## Start

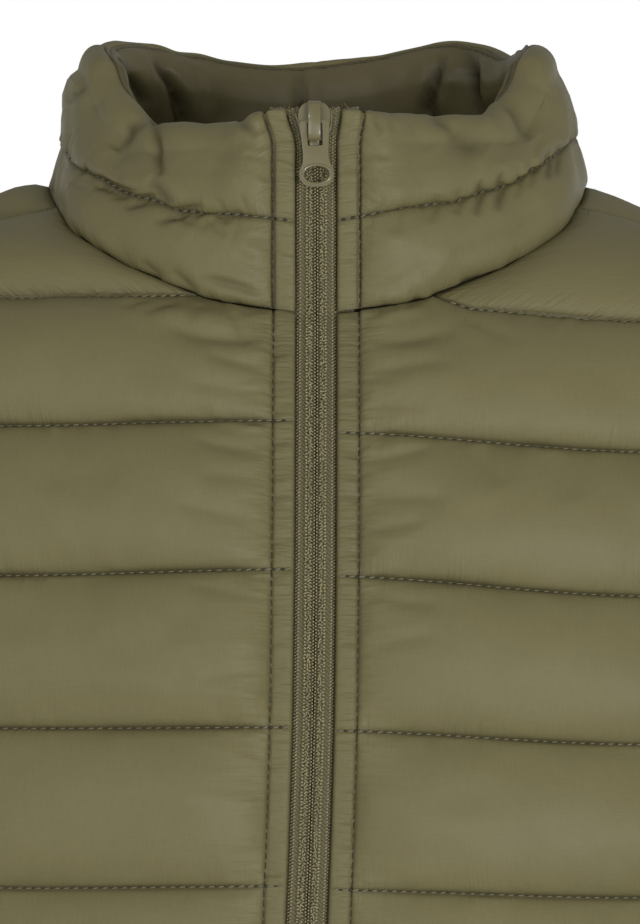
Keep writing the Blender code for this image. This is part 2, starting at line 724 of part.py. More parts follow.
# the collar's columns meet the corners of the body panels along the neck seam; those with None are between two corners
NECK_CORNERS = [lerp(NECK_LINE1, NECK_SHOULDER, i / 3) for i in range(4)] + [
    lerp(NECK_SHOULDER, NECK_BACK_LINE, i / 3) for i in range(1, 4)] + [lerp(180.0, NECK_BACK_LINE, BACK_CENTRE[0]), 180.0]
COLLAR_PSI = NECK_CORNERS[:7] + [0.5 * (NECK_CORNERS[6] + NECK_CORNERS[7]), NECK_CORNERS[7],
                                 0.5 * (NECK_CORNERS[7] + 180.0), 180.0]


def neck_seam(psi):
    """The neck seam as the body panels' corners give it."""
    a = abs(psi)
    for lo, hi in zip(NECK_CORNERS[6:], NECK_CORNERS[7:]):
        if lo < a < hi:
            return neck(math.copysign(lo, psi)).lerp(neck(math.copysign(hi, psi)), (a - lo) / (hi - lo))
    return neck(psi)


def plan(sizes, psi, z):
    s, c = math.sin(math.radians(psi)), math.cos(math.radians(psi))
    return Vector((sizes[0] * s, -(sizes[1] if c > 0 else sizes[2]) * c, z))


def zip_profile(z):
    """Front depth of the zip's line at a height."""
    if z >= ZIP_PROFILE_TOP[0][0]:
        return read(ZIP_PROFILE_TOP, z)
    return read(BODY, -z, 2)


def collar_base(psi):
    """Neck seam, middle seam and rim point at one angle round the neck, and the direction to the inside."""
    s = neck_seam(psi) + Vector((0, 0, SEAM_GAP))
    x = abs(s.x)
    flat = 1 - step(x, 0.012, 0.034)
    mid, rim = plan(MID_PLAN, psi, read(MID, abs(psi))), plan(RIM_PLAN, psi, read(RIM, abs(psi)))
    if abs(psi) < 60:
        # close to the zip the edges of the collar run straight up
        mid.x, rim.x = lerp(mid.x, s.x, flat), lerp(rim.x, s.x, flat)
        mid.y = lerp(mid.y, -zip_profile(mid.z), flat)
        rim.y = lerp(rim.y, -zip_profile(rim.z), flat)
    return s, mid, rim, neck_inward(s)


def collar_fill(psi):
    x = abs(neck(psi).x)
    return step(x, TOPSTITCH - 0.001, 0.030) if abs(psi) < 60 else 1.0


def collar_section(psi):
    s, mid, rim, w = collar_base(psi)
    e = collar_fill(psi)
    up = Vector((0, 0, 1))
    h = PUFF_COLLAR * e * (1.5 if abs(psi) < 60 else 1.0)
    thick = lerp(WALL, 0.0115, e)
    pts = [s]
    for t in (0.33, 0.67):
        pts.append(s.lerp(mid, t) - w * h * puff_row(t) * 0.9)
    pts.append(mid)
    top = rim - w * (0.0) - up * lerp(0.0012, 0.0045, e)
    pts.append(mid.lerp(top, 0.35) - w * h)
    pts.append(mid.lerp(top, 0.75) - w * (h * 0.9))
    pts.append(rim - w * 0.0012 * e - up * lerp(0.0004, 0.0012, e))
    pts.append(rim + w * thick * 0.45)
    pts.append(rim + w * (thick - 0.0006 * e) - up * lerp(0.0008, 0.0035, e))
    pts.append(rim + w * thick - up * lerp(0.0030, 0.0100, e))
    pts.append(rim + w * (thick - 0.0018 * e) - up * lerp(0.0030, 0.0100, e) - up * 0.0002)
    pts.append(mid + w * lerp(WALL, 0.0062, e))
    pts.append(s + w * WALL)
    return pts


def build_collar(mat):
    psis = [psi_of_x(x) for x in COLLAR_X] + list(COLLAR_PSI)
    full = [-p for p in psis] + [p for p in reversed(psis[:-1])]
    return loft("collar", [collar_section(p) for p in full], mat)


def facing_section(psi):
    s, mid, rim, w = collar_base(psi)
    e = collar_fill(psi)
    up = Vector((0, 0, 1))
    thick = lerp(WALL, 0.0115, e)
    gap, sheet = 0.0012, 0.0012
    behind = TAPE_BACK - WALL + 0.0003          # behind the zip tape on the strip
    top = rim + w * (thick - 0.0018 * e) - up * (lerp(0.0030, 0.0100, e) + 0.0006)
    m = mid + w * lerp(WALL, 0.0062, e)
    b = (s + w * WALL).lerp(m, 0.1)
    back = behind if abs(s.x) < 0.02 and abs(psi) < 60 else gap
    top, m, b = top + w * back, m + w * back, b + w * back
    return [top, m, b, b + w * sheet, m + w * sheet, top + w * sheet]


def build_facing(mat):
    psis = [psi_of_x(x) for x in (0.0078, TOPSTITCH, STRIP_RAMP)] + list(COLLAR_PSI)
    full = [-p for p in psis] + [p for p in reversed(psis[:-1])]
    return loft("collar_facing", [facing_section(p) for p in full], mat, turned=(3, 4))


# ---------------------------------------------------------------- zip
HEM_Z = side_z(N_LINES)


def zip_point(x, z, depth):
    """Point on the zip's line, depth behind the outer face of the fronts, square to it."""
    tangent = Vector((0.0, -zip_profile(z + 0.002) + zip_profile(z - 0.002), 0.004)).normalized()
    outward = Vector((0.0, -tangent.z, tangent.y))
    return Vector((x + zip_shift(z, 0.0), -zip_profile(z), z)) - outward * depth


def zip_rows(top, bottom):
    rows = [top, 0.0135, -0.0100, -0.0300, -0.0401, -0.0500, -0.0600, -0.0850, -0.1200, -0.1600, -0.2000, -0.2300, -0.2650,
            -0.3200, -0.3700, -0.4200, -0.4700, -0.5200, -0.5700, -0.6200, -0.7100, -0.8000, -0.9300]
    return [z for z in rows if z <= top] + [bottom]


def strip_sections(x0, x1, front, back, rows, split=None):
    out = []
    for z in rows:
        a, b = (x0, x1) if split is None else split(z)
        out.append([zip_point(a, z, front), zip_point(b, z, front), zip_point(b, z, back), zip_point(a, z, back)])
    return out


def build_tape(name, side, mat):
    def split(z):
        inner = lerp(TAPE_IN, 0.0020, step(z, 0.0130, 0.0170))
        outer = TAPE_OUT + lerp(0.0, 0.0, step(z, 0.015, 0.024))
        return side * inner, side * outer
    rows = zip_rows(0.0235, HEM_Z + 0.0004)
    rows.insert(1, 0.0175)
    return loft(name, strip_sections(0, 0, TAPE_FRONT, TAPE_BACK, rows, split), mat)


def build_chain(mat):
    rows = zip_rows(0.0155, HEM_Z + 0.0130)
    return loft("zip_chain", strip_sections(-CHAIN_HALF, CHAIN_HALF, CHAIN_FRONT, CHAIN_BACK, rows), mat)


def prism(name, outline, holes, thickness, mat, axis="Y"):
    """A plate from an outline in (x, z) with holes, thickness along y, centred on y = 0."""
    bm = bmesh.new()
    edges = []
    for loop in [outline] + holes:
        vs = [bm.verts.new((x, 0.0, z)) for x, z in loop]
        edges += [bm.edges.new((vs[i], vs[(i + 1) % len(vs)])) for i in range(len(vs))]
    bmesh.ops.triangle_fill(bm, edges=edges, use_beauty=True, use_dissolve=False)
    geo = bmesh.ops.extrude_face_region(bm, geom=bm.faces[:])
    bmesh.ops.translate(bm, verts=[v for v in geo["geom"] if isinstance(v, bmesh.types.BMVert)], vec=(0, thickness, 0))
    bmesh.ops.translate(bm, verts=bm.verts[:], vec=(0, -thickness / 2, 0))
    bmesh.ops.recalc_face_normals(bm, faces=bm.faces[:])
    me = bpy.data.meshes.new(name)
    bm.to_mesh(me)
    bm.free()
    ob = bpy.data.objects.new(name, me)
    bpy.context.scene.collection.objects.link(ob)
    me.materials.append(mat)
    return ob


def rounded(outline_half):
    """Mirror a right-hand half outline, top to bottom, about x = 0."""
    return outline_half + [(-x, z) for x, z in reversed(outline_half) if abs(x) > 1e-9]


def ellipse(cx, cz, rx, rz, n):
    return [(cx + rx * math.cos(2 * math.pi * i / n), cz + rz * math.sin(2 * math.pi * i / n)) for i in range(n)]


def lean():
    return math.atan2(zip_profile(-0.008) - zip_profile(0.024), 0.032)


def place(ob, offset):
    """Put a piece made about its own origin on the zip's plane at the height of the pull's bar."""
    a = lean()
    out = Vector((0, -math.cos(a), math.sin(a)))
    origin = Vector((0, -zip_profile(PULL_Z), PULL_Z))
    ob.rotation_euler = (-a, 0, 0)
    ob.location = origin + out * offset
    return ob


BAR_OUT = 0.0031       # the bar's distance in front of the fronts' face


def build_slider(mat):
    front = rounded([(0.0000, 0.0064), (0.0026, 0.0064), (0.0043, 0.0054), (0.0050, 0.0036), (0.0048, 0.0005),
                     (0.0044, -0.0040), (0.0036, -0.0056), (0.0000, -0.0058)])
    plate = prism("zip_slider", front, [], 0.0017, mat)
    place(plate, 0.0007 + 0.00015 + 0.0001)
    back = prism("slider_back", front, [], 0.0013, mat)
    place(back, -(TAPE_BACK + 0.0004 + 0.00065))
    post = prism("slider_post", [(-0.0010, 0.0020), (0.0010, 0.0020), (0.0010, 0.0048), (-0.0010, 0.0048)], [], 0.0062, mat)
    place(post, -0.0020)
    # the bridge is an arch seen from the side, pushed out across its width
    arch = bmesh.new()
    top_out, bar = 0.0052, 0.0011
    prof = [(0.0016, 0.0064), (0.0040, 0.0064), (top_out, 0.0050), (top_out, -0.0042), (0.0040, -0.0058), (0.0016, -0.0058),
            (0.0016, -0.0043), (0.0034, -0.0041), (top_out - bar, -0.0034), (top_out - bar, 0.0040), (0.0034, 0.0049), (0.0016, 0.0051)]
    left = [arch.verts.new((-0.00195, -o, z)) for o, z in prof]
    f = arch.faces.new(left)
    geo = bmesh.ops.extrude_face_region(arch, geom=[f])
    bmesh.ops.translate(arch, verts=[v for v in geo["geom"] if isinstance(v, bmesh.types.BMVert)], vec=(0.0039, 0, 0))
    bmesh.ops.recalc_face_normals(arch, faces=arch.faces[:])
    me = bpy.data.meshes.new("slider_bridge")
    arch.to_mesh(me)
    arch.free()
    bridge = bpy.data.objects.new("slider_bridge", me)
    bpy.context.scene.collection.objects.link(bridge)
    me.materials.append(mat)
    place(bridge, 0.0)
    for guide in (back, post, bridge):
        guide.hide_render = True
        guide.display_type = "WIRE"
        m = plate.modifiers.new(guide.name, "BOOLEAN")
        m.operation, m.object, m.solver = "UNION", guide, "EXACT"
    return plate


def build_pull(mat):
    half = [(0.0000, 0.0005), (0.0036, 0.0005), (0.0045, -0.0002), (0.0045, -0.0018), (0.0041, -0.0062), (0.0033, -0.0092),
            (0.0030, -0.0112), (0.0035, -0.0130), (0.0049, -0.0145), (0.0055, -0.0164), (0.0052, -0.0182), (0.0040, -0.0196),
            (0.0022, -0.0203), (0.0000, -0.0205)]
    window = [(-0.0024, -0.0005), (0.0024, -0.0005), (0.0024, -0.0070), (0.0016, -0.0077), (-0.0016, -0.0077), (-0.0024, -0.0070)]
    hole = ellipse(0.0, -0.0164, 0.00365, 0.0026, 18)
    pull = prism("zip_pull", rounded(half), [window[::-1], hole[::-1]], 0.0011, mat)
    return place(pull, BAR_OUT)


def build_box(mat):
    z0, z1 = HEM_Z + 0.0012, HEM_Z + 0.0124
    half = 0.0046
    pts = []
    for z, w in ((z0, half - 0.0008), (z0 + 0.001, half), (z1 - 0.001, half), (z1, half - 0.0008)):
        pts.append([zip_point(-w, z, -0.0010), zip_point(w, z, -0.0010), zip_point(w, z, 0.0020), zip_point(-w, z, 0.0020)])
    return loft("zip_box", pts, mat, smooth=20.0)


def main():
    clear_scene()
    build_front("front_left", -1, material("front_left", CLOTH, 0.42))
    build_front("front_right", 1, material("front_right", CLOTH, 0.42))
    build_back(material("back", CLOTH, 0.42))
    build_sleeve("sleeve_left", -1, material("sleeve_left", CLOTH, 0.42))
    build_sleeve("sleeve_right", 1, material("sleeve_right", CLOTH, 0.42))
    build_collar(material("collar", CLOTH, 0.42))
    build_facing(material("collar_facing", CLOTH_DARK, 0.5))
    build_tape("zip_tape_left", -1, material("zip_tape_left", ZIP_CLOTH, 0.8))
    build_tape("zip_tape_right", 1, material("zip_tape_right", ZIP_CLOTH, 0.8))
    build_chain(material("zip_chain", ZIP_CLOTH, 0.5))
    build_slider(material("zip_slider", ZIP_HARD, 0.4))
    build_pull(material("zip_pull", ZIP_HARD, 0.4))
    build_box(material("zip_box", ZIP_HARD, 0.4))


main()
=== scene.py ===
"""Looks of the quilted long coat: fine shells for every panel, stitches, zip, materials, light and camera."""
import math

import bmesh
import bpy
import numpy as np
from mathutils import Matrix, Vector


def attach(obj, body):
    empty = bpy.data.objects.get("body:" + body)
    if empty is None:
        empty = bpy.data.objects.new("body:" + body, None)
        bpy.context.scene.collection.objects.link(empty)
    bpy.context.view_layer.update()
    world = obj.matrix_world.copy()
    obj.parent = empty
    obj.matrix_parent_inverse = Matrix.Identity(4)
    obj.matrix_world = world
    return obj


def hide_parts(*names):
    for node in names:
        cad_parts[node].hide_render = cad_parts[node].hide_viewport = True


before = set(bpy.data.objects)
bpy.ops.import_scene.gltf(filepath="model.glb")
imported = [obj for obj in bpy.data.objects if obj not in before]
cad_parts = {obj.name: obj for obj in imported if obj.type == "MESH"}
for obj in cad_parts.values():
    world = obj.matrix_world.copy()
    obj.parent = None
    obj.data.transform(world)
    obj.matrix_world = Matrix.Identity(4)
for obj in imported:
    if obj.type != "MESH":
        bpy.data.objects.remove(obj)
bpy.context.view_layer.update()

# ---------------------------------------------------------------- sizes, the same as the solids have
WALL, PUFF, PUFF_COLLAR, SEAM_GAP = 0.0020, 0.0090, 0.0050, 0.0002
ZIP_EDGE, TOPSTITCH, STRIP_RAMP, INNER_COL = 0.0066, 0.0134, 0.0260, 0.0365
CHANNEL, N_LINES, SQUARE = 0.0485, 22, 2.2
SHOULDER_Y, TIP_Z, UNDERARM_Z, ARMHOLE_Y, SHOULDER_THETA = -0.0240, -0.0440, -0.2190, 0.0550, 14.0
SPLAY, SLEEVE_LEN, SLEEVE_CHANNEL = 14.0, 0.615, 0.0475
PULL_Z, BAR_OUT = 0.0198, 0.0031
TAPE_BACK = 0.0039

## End

SHORT PROBLEM: Set down each line of the material verbatim, from the first line through the line that contains "0.5 * (NECK_CORNERS[7]".

SOLUTION TO THE PROBLEM:
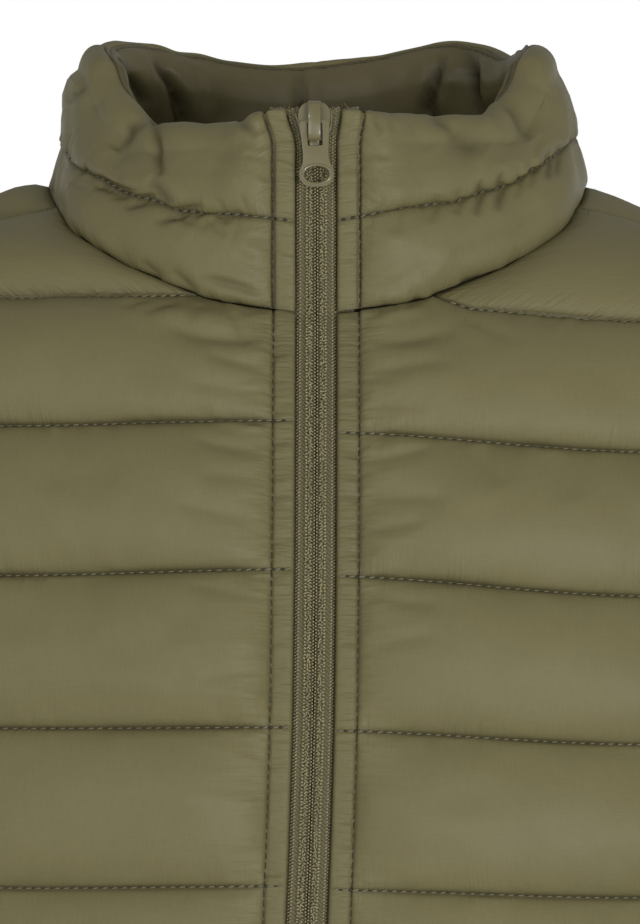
Keep writing the Blender code for this image. This is part 2, starting at line 724 of part.py. More parts follow.
# the collar's columns meet the corners of the body panels along the neck seam; those with None are between two corners
NECK_CORNERS = [lerp(NECK_LINE1, NECK_SHOULDER, i / 3) for i in range(4)] + [
    lerp(NECK_SHOULDER, NECK_BACK_LINE, i / 3) for i in range(1, 4)] + [lerp(180.0, NECK_BACK_LINE, BACK_CENTRE[0]), 180.0]
COLLAR_PSI = NECK_CORNERS[:7] + [0.5 * (NECK_CORNERS[6] + NECK_CORNERS[7]), NECK_CORNERS[7],
                                 0.5 * (NECK_CORNERS[7] + 180.0), 180.0]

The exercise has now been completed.